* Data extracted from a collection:
= = =

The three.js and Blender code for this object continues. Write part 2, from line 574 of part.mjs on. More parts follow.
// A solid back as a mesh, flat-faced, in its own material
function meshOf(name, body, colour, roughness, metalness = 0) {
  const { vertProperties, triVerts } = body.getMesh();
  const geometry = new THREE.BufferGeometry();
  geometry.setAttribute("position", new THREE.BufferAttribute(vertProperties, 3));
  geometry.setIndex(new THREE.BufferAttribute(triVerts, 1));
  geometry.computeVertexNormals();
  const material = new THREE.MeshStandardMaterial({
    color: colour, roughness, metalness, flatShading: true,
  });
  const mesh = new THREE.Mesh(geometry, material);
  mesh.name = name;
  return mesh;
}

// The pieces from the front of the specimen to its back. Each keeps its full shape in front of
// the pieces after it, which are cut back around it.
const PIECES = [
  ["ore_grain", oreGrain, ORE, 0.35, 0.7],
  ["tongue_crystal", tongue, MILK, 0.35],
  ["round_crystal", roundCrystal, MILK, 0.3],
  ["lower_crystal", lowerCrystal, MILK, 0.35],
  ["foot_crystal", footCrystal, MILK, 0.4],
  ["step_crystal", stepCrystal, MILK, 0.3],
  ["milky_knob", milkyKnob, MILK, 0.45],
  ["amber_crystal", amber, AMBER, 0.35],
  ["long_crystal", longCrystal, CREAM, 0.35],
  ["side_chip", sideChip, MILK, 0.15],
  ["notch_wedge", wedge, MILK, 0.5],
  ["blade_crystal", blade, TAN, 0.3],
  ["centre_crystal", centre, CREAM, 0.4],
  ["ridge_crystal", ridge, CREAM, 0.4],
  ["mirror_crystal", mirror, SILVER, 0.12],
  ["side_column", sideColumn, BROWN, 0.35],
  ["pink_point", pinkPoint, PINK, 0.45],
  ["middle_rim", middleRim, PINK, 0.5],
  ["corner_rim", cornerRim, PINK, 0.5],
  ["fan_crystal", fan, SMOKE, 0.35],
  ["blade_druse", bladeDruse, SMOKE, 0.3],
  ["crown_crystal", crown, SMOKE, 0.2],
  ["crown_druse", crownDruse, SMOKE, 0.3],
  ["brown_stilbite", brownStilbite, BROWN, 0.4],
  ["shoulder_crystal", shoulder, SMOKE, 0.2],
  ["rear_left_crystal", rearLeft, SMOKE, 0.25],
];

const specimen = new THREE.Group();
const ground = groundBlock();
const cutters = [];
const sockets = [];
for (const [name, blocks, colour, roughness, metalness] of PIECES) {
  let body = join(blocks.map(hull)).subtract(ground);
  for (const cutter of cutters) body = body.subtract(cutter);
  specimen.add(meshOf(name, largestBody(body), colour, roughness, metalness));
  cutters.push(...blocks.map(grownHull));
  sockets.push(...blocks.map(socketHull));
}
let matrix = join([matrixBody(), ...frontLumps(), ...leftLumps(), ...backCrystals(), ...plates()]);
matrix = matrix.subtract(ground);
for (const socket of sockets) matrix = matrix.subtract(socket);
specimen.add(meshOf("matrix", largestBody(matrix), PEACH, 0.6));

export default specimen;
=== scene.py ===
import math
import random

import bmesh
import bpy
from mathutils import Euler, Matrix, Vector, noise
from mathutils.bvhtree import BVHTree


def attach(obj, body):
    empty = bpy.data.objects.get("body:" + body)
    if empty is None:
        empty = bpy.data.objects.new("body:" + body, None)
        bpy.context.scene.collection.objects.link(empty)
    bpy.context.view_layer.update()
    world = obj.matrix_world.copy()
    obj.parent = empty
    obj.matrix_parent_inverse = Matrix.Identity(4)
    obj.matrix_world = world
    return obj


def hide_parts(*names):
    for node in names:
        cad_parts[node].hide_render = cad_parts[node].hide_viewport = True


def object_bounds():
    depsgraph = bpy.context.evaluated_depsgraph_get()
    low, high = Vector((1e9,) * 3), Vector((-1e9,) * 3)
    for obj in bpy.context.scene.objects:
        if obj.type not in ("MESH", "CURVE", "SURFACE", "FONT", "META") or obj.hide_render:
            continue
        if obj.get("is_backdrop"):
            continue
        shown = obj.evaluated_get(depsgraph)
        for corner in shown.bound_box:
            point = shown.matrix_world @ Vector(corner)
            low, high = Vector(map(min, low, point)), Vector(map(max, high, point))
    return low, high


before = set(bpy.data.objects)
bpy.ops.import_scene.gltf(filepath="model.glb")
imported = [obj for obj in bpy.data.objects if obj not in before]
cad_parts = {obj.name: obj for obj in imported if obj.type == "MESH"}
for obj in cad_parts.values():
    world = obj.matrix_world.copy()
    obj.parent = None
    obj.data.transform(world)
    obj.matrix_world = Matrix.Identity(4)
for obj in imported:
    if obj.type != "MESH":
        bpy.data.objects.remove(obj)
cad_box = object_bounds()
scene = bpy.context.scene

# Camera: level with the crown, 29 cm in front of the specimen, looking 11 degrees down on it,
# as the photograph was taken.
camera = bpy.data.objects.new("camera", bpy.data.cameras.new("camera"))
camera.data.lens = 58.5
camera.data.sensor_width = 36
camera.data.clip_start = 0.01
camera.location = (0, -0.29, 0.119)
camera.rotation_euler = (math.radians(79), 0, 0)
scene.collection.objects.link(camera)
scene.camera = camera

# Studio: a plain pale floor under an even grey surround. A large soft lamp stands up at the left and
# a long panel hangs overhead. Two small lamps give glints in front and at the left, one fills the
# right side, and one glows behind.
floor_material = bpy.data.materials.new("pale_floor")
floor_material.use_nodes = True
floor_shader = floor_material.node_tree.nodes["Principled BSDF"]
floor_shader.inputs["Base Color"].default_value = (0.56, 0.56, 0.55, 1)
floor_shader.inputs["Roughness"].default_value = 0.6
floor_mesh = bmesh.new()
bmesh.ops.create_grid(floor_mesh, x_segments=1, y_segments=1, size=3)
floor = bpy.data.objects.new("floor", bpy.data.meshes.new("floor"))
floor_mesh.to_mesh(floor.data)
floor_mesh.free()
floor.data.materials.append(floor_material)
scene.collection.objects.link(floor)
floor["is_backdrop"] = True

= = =

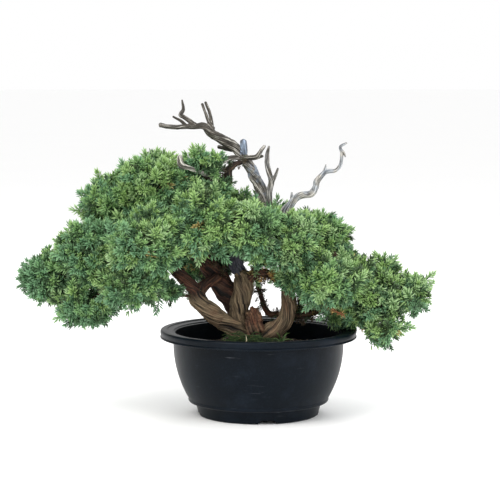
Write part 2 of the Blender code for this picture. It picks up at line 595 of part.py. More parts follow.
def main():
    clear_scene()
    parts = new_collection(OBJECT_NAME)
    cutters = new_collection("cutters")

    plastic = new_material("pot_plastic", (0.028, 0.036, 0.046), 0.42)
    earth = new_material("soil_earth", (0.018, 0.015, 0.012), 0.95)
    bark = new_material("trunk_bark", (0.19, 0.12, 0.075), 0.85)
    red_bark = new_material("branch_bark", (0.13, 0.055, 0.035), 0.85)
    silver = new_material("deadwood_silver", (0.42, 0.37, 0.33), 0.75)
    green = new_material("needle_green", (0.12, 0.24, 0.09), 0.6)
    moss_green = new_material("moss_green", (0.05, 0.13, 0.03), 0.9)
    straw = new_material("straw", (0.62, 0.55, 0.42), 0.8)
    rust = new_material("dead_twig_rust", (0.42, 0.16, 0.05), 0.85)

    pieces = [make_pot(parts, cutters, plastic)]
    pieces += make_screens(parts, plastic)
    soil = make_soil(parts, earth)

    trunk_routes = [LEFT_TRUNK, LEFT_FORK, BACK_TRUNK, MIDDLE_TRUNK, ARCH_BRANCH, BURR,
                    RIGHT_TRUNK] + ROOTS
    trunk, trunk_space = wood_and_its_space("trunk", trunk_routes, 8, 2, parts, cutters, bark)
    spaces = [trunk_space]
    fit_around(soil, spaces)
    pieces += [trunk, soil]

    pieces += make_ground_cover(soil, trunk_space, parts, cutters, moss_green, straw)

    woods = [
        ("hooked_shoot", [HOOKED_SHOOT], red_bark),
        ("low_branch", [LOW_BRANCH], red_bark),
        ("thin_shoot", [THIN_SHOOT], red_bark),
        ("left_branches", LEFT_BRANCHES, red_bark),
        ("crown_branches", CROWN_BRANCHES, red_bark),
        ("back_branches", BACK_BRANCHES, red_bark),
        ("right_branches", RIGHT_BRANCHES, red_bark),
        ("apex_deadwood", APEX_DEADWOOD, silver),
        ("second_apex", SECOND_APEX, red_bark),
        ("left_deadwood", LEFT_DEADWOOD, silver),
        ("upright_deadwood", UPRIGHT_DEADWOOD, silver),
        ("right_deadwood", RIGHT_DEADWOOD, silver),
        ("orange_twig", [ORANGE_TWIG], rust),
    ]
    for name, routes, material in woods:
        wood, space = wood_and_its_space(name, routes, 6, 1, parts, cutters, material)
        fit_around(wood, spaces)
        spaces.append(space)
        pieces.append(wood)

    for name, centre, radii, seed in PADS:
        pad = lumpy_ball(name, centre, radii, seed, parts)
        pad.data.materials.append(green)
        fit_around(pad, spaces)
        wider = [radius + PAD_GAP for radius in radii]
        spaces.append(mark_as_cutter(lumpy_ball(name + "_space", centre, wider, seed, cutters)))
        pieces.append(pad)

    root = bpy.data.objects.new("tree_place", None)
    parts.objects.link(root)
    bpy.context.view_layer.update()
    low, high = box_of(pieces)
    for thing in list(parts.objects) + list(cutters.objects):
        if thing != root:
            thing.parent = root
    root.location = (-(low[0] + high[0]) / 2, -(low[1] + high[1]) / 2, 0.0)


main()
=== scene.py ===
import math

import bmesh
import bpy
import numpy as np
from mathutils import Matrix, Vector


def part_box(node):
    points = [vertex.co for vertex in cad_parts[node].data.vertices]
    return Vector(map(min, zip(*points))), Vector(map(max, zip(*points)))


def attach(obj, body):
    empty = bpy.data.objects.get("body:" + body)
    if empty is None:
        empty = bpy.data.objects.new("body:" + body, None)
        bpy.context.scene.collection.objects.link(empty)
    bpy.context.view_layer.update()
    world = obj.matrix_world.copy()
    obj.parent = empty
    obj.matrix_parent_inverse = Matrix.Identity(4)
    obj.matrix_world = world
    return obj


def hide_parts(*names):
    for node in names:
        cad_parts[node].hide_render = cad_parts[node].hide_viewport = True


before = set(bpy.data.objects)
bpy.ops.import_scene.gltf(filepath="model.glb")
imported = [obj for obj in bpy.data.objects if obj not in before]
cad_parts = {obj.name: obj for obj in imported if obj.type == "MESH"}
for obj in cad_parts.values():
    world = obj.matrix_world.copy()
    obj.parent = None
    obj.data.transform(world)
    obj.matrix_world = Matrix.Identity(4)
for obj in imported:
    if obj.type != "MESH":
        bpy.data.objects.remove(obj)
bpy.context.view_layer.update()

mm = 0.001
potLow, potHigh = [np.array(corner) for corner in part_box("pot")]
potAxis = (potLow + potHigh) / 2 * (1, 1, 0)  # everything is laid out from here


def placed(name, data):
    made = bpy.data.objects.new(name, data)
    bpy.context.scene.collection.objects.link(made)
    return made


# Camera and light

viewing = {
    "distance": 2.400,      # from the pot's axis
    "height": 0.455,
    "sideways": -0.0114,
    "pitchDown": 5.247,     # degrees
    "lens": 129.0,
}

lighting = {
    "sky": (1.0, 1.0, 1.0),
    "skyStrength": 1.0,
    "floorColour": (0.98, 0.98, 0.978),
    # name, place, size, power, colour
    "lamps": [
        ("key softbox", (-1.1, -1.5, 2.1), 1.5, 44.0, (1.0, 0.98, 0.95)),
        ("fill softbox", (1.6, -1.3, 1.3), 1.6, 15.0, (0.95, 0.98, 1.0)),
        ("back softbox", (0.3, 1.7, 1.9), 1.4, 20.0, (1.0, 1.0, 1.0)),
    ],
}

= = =

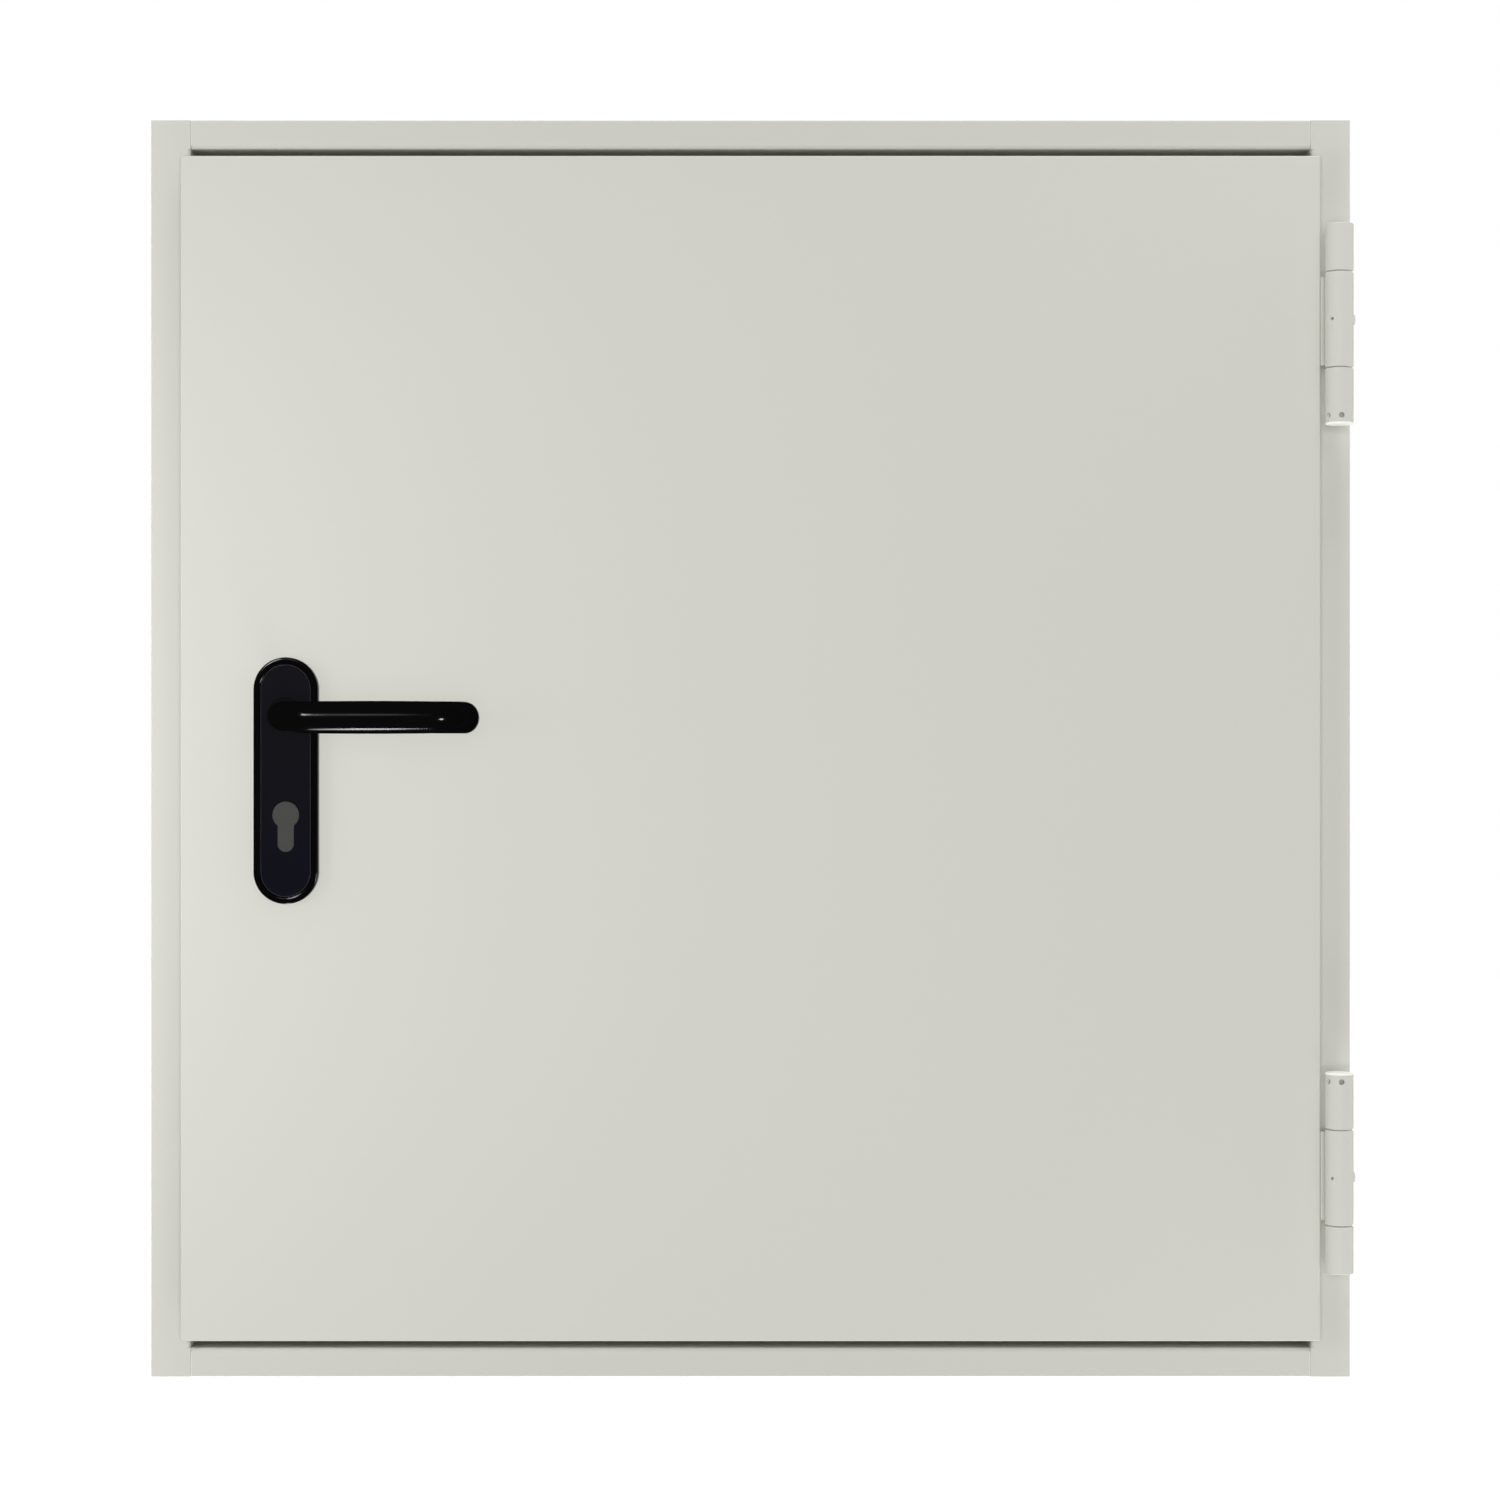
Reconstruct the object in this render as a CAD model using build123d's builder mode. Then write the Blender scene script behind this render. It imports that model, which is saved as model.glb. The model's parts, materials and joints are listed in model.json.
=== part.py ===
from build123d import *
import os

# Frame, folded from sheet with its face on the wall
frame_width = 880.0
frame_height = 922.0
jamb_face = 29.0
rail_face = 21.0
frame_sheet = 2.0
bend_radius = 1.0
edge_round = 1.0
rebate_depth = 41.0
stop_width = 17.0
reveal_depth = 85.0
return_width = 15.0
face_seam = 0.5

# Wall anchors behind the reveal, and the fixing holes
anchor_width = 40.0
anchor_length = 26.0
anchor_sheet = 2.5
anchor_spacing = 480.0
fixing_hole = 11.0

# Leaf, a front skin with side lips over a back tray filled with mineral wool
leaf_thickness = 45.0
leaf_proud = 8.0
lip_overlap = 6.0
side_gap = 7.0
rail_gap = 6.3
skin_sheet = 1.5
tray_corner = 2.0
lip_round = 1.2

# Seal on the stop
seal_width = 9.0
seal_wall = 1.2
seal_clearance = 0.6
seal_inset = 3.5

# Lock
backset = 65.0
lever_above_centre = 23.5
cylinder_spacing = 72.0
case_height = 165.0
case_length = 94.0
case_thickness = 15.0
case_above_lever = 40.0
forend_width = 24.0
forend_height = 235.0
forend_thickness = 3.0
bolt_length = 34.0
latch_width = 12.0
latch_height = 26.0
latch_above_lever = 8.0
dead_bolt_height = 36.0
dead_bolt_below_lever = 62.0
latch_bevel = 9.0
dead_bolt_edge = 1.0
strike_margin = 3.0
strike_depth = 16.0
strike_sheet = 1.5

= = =

* To be done:
Exactly as written, quote the lines from the one that has "const specimen = new THREE.Group();" down to the one that has "point = shown.matrix_world", and include both.

* Response to the exercise:
const specimen = new THREE.Group();
const ground = groundBlock();
const cutters = [];
const sockets = [];
for (const [name, blocks, colour, roughness, metalness] of PIECES) {
  let body = join(blocks.map(hull)).subtract(ground);
  for (const cutter of cutters) body = body.subtract(cutter);
  specimen.add(meshOf(name, largestBody(body), colour, roughness, metalness));
  cutters.push(...blocks.map(grownHull));
  sockets.push(...blocks.map(socketHull));
}
let matrix = join([matrixBody(), ...frontLumps(), ...leftLumps(), ...backCrystals(), ...plates()]);
matrix = matrix.subtract(ground);
for (const socket of sockets) matrix = matrix.subtract(socket);
specimen.add(meshOf("matrix", largestBody(matrix), PEACH, 0.6));

export default specimen;
=== scene.py ===
import math
import random

import bmesh
import bpy
from mathutils import Euler, Matrix, Vector, noise
from mathutils.bvhtree import BVHTree


def attach(obj, body):
    empty = bpy.data.objects.get("body:" + body)
    if empty is None:
        empty = bpy.data.objects.new("body:" + body, None)
        bpy.context.scene.collection.objects.link(empty)
    bpy.context.view_layer.update()
    world = obj.matrix_world.copy()
    obj.parent = empty
    obj.matrix_parent_inverse = Matrix.Identity(4)
    obj.matrix_world = world
    return obj


def hide_parts(*names):
    for node in names:
        cad_parts[node].hide_render = cad_parts[node].hide_viewport = True


def object_bounds():
    depsgraph = bpy.context.evaluated_depsgraph_get()
    low, high = Vector((1e9,) * 3), Vector((-1e9,) * 3)
    for obj in bpy.context.scene.objects:
        if obj.type not in ("MESH", "CURVE", "SURFACE", "FONT", "META") or obj.hide_render:
            continue
        if obj.get("is_backdrop"):
            continue
        shown = obj.evaluated_get(depsgraph)
        for corner in shown.bound_box:
            point = shown.matrix_world @ Vector(corner)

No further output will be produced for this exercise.